The last two lines of the song are "He doesn't look a thing like Jesus / But more than you'll ever know." The pause between the lines obscures their connection, but the message is still, "He looks more like Jesus than you'll ever know," implying that the addressee has actually met Jesus and didn't recognize him.
"Just Another Girl" is about Dianna's character
It seemed like the meaning in the music video - imagining the ex as himself and stuff- and the way the two look at each other when put together (around 4 minutes) would also suggest this, and I just realised: the lyrics at one point say "Jason's getting married in the blink of an eye/ I got an invitation but I didn't reply/ Tell your little brother". Dianna Agron
has a younger brother called Jason. It might be about her, not the ex-girlfriend character, because of that, though. Is she the girl?

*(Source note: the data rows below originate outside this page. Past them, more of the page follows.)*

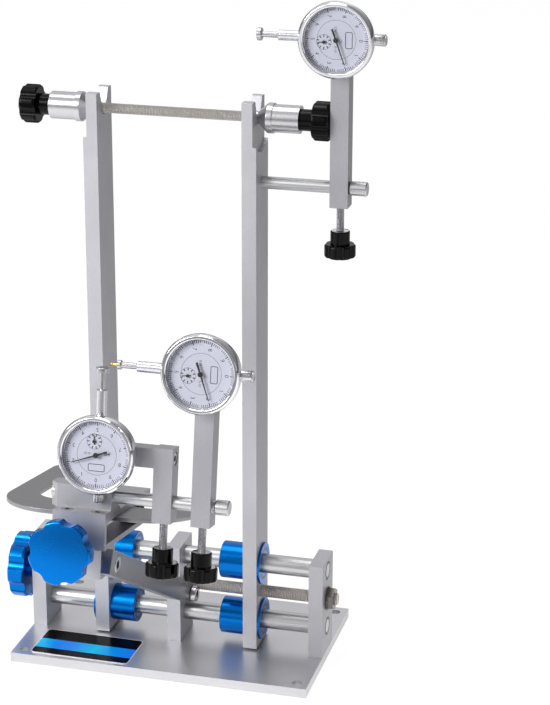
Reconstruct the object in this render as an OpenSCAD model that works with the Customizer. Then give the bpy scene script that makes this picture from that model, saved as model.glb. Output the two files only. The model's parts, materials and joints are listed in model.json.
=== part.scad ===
// Wheel truing stand with three dial gauges.
// X runs to the right along the lead screw, Y to the back and Z up.
// The origin is at the middle of the underside of the base.

/* [Base] */
// Width of the base plate
base_w = 255; // [240:1:300]
// Depth of the base plate
base_d = 155; // [130:1:200]
// Thickness of the base plate
base_t = 8; // [5:0.5:12]
// Diameter of the holes that take bench screws
bench_hole_d = 8; // [5:0.5:10]
// Distance of the bench holes from the edges of the base
bench_hole_inset = 9.5; // [8:0.5:14]
// Size of the screws that hold the plates from below
base_screw_d = 6; // [4:0.5:8]

/* [Plates] */
// Thickness of the three standing plates
plate_t = 12; // [10:0.5:14]
// Depth of the three standing plates
plate_d = 36; // [32:0.5:40]
// Distance of the plates' middle in front of the middle of the base
plate_y = 3.5; // [0:0.5:8]
// Height of the end plates over the base
end_plate_h = 83; // [83:0.5:95]
// Height of the centre plate over the base
centre_plate_h = 85.5; // [83:0.5:95]
// Distance of the centre plate to the left of the middle
centre_plate_x = 1.5; // [0:0.5:4]

/* [Guides] */
// Diameter of the two guide rods
guide_d = 16; // [12:0.5:18]
// Height of the lower guide rod
lower_guide_z = 30; // [28:0.5:32]
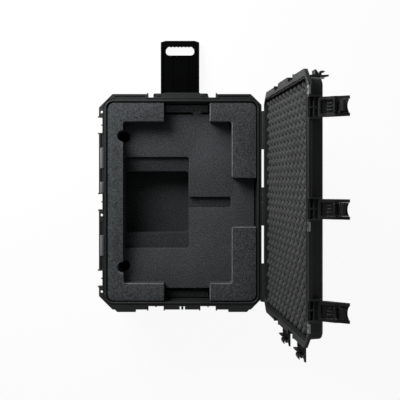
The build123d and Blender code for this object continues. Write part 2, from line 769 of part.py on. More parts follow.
def base_flange():
    """Flange of the base with its bays, notches, pockets and seats for the lugs."""
    outline = base_outline()
    flange = slab(outline, RIM_Z - PLATE_T, RIM_Z) + base_skirt()
    groove_low = RIM_Z - SKIRT_H / 2
    flange -= slab(ring(outline, EDGE_GROOVE_IN), groove_low, groove_low + EDGE_GROOVE_W)
    flange += base_gussets()
    flange -= padlock_blocks(RIM_Z - PADLOCK_T, RIM_Z + 1)
    flange -= tag_ring(RIM_Z - PLATE_T, RIM_Z + 1)
    flange -= [place * bay_cutter(2 * SKIRT_H, CHEEK_T) for place in bay_places().values()]
    flange -= end_notches()
    return flange - flange_pockets()


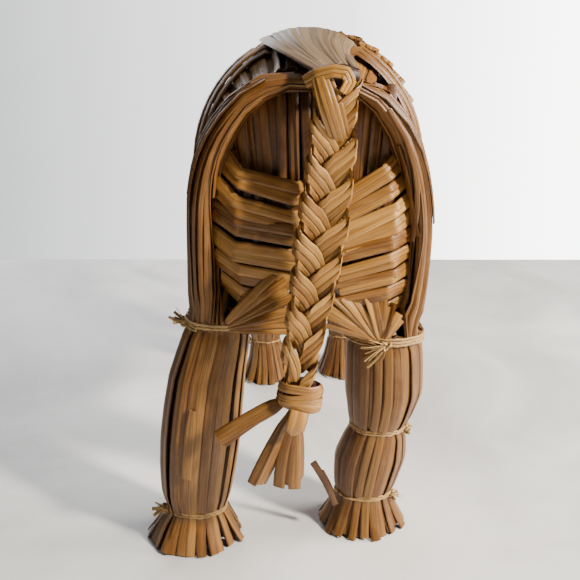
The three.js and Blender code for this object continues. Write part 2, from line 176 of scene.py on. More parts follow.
class Bundle:
    """A node read as a bundle: its centre line, and how far its surface lies from that all round.

    Places on it are given by s, from 0 at its start to 1 at its end, an angle, and a depth."""

    ROUND = 48

    def __init__(self, name, planes, across):
        surface = Surface(name)
        centres, us, vs, reaches = [], [], [], []
        for origin, normal, keep in planes:
            cut = surface.section(origin, normal, keep)
            if len(cut) < 6:
                continue
            u = unit(across - normal * (across @ normal))
            v = np.cross(normal, u)
            flat = np.stack([(cut - origin) @ u, (cut - origin) @ v])
            mid = (flat.min(axis=1) + flat.max(axis=1)) / 2
            centre = origin + u * mid[0] + v * mid[1]
            reach = []
            for angle in np.arange(self.ROUND) * 2 * pi / self.ROUND:
                found = surface.reach(centre, u * cos(angle) + v * sin(angle))
                reach.append(found if found else (reach[-1] if reach else 0.01))
            centres.append(centre)
            us.append(u)
            vs.append(v)
            reaches.append(reach)
        self.centres, self.us, self.vs = np.array(centres), np.array(us), np.array(vs)
        grid = np.array(reaches)
        for _ in range(2):
            grid = (grid + np.roll(grid, 1, axis=1) + np.roll(grid, -1, axis=1)) / 3
        self.grid = grid
        self.count = len(centres)

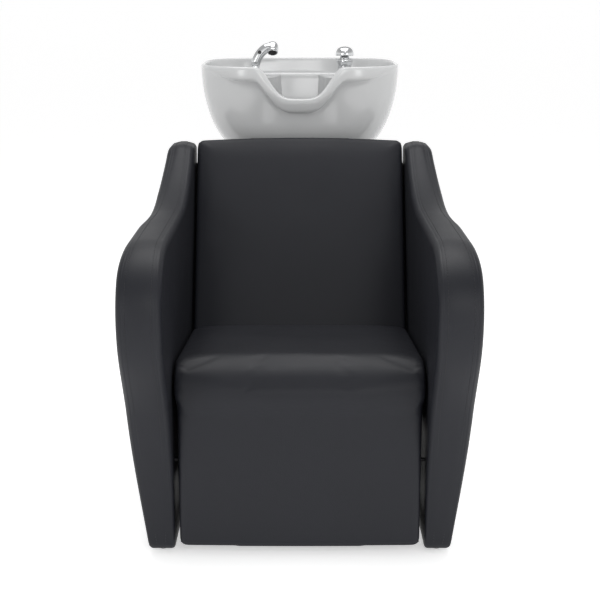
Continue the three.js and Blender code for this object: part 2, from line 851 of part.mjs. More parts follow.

"Runnaways" is an Alternate Continuity song to "Heat Of The Moment" by Asia
They both follow a lot of the same chord progressions and tempos, and both are about young people being blinded by passion and making decisions which lead to heartbreak as a result. However, while "Heat of the Moment" is the boy telling the girl that he left her because he knew she wasn't thinking thinks through, "Runaways" is about if boy went along with her, only to regret it years later.